**Instructions for the task:**
Restate the whole listing exactly.

**Data:**
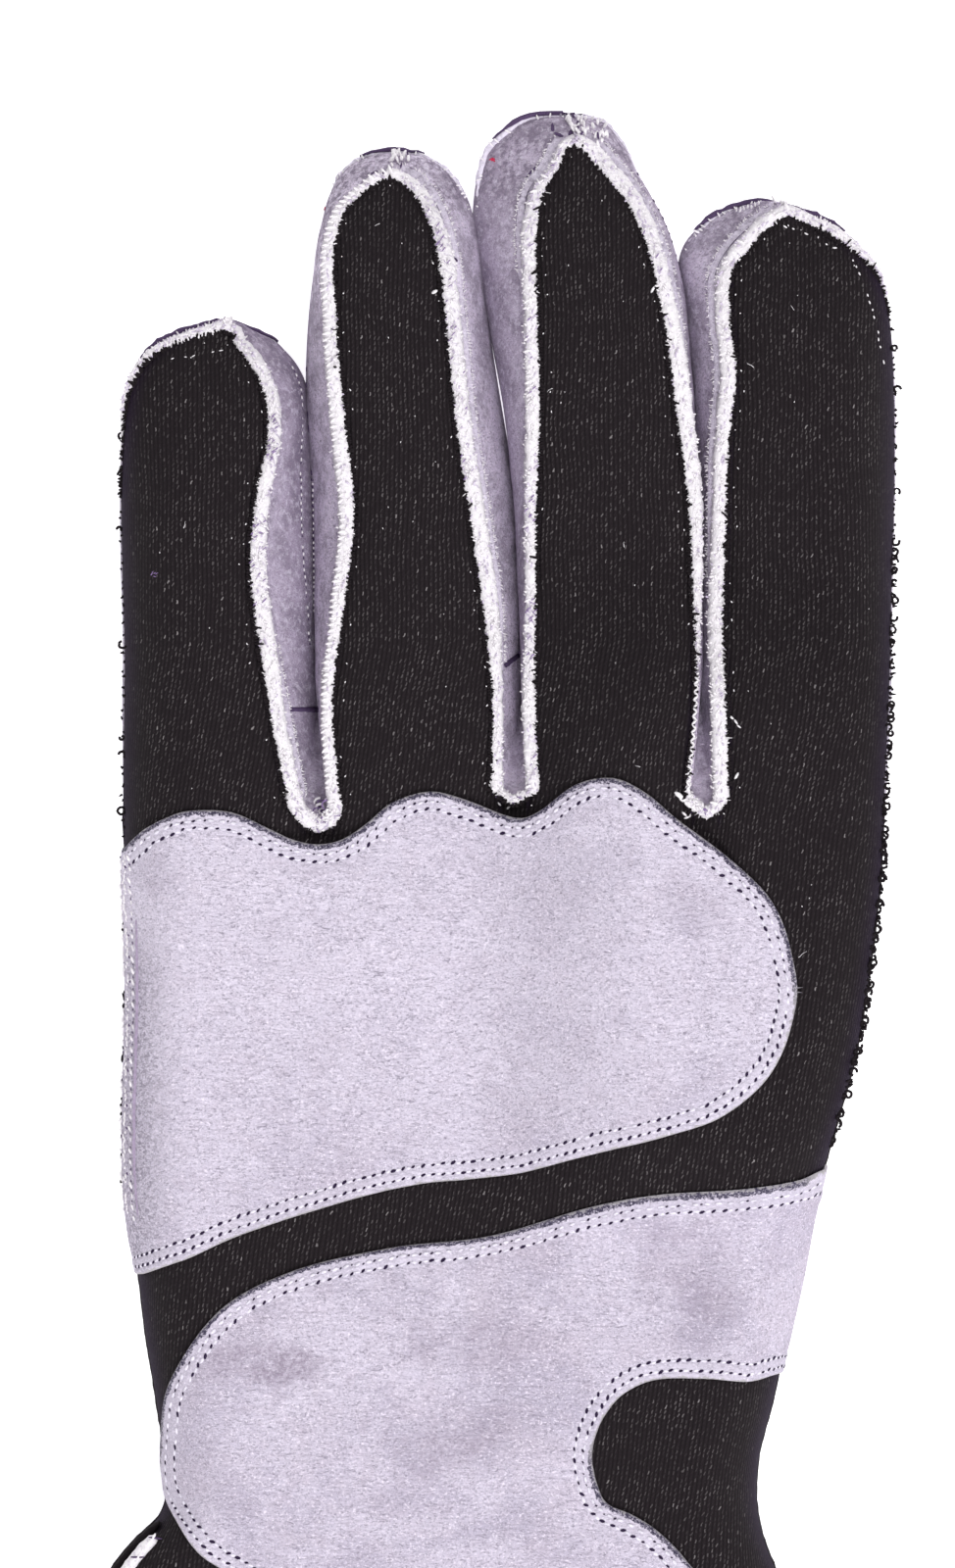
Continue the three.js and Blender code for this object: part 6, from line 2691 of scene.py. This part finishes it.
class GLOVE_OT_loose_threads(bpy.types.Operator):
    """Fray the ridge seams and the outer edges, and leave some lint on the knit"""

    bl_idname = "glove.loose_threads"
    bl_label = "Loose threads"

    def execute(self, context):
        settings = context.scene.glove_seams
        white, black = seam_thread(settings), black_fibre(context)
        violet = plain_material("violet_lint", settings.hatch_colour)
        build_ridge_fibres(settings, white, black, seam_ridge(settings), violet)
        build_edge_threads(black)
        build_crotch_threads(white, seam_crease(settings), violet)
        build_lint(white, violet)
        build_side_rim(seam_ridge(settings), seam_crease(settings), black)
        return {"FINISHED"}


class GLOVE_OT_stage(bpy.types.Operator):
    """Set up the pale floor, the soft lights and the camera above the glove"""

    bl_idname = "glove.stage"
    bl_label = "Stage"

    def execute(self, context):
        build_stage(context.scene.glove_stage)
        return {"FINISHED"}


OPERATORS = [
    GLOVE_OT_knit_back,
    GLOVE_OT_palm,
    GLOVE_OT_side_walls,
    GLOVE_OT_ridge_seams,
    GLOVE_OT_seam_stitches,
    GLOVE_OT_patches,
    GLOVE_OT_patch_stitches,
    GLOVE_OT_thumb,
    GLOVE_OT_loose_threads,
    GLOVE_OT_stage,
]
SETTINGS = {
    "glove_knit": GloveKnitSettings,
    "glove_suede": GloveSuedeSettings,
    "glove_seams": GloveSeamSettings,
    "glove_stage": GloveStageSettings,
}


class GLOVE_PT_panel(bpy.types.Panel):
    """Settings and steps of the glove"""

    bl_label = "Racing glove"
    bl_idname = "GLOVE_PT_panel"
    bl_space_type = "VIEW_3D"
    bl_region_type = "UI"
    bl_category = "Glove"

    def draw(self, context):
        for group, kind in SETTINGS.items():
            box = self.layout.box()
            for name in kind.__annotations__:
                box.prop(getattr(context.scene, group), name)
        for operator in OPERATORS:
            self.layout.operator(operator.bl_idname)


CLASSES = [*SETTINGS.values(), *OPERATORS, GLOVE_PT_panel]


def register():
    for kind in CLASSES:
        bpy.utils.register_class(kind)
    for group, kind in SETTINGS.items():
        setattr(bpy.types.Scene, group, bpy.props.PointerProperty(type=kind))


def unregister():
    for group in SETTINGS:
        delattr(bpy.types.Scene, group)
    for kind in reversed(CLASSES):
        bpy.utils.unregister_class(kind)


# Keeps the roughness of the raw edges the same in each run
NOISE_SEED = 1


def main():
    noise.seed_set(NOISE_SEED)
    register()
    for operator in OPERATORS:
        group, name = operator.bl_idname.split(".")
        getattr(getattr(bpy.ops, group), name)()


if __name__ == "__main__":
    main()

**Problem solution:**
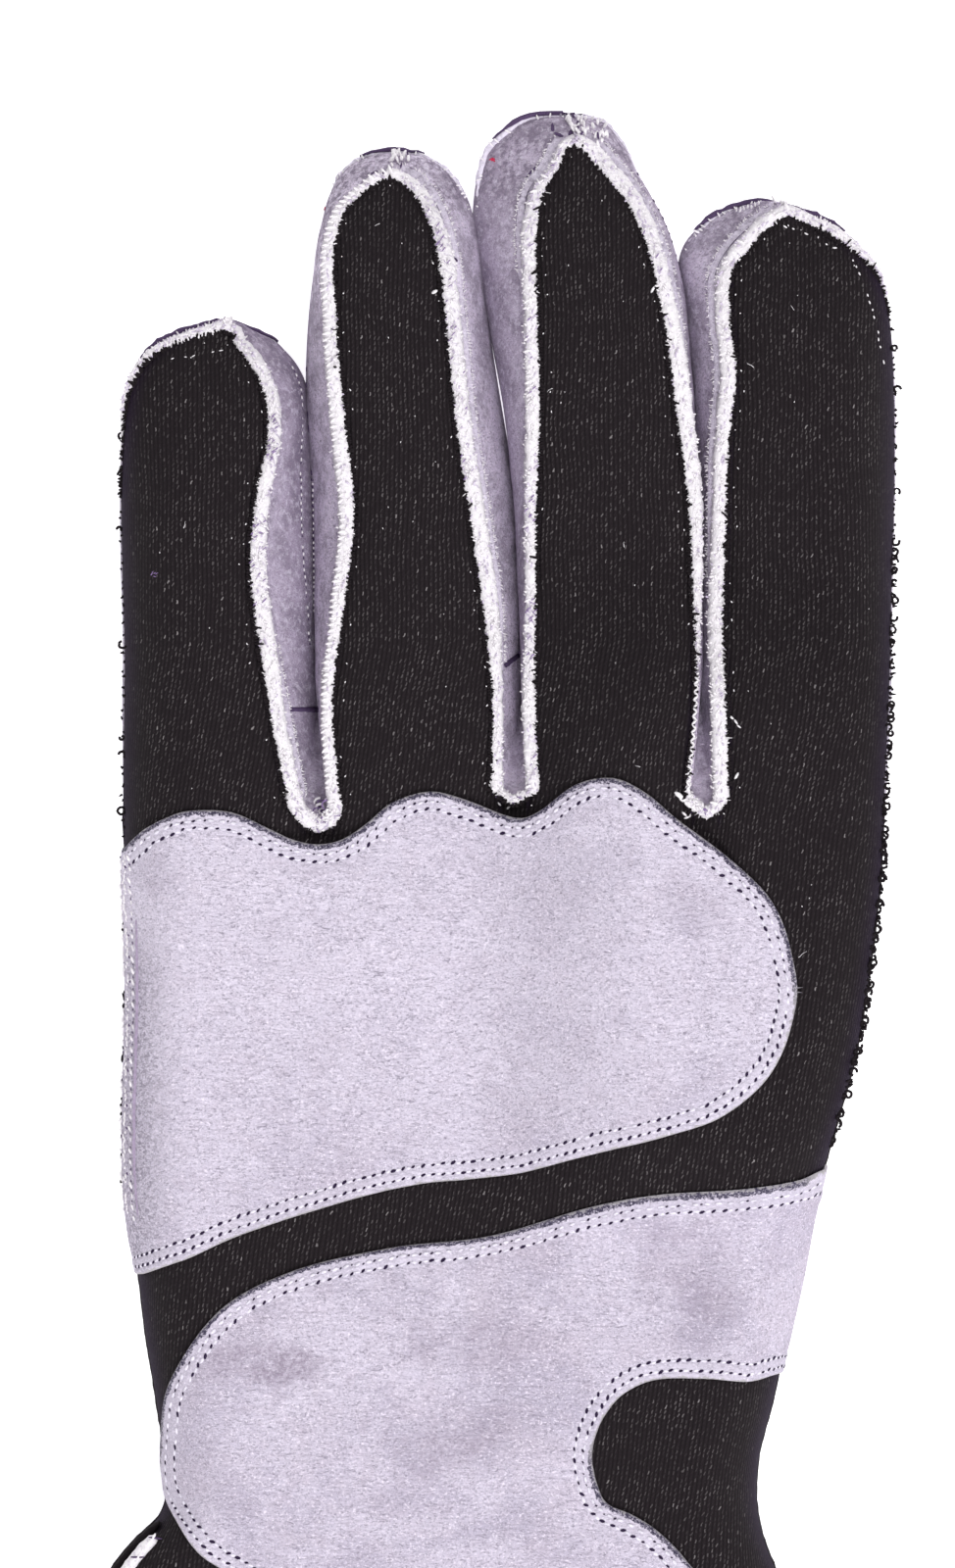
Continue the three.js and Blender code for this object: part 6, from line 2691 of scene.py. This part finishes it.
class GLOVE_OT_loose_threads(bpy.types.Operator):
    """Fray the ridge seams and the outer edges, and leave some lint on the knit"""

    bl_idname = "glove.loose_threads"
    bl_label = "Loose threads"

    def execute(self, context):
        settings = context.scene.glove_seams
        white, black = seam_thread(settings), black_fibre(context)
        violet = plain_material("violet_lint", settings.hatch_colour)
        build_ridge_fibres(settings, white, black, seam_ridge(settings), violet)
        build_edge_threads(black)
        build_crotch_threads(white, seam_crease(settings), violet)
        build_lint(white, violet)
        build_side_rim(seam_ridge(settings), seam_crease(settings), black)
        return {"FINISHED"}


class GLOVE_OT_stage(bpy.types.Operator):
    """Set up the pale floor, the soft lights and the camera above the glove"""

    bl_idname = "glove.stage"
    bl_label = "Stage"

    def execute(self, context):
        build_stage(context.scene.glove_stage)
        return {"FINISHED"}


OPERATORS = [
    GLOVE_OT_knit_back,
    GLOVE_OT_palm,
    GLOVE_OT_side_walls,
    GLOVE_OT_ridge_seams,
    GLOVE_OT_seam_stitches,
    GLOVE_OT_patches,
    GLOVE_OT_patch_stitches,
    GLOVE_OT_thumb,
    GLOVE_OT_loose_threads,
    GLOVE_OT_stage,
]
SETTINGS = {
    "glove_knit": GloveKnitSettings,
    "glove_suede": GloveSuedeSettings,
    "glove_seams": GloveSeamSettings,
    "glove_stage": GloveStageSettings,
}


class GLOVE_PT_panel(bpy.types.Panel):
    """Settings and steps of the glove"""

    bl_label = "Racing glove"
    bl_idname = "GLOVE_PT_panel"
    bl_space_type = "VIEW_3D"
    bl_region_type = "UI"
    bl_category = "Glove"

    def draw(self, context):
        for group, kind in SETTINGS.items():
            box = self.layout.box()
            for name in kind.__annotations__:
                box.prop(getattr(context.scene, group), name)
        for operator in OPERATORS:
            self.layout.operator(operator.bl_idname)


CLASSES = [*SETTINGS.values(), *OPERATORS, GLOVE_PT_panel]


def register():
    for kind in CLASSES:
        bpy.utils.register_class(kind)
    for group, kind in SETTINGS.items():
        setattr(bpy.types.Scene, group, bpy.props.PointerProperty(type=kind))


def unregister():
    for group in SETTINGS:
        delattr(bpy.types.Scene, group)
    for kind in reversed(CLASSES):
        bpy.utils.unregister_class(kind)


# Keeps the roughness of the raw edges the same in each run
NOISE_SEED = 1


def main():
    noise.seed_set(NOISE_SEED)
    register()
    for operator in OPERATORS:
        group, name = operator.bl_idname.split(".")
        getattr(getattr(bpy.ops, group), name)()


if __name__ == "__main__":
    main()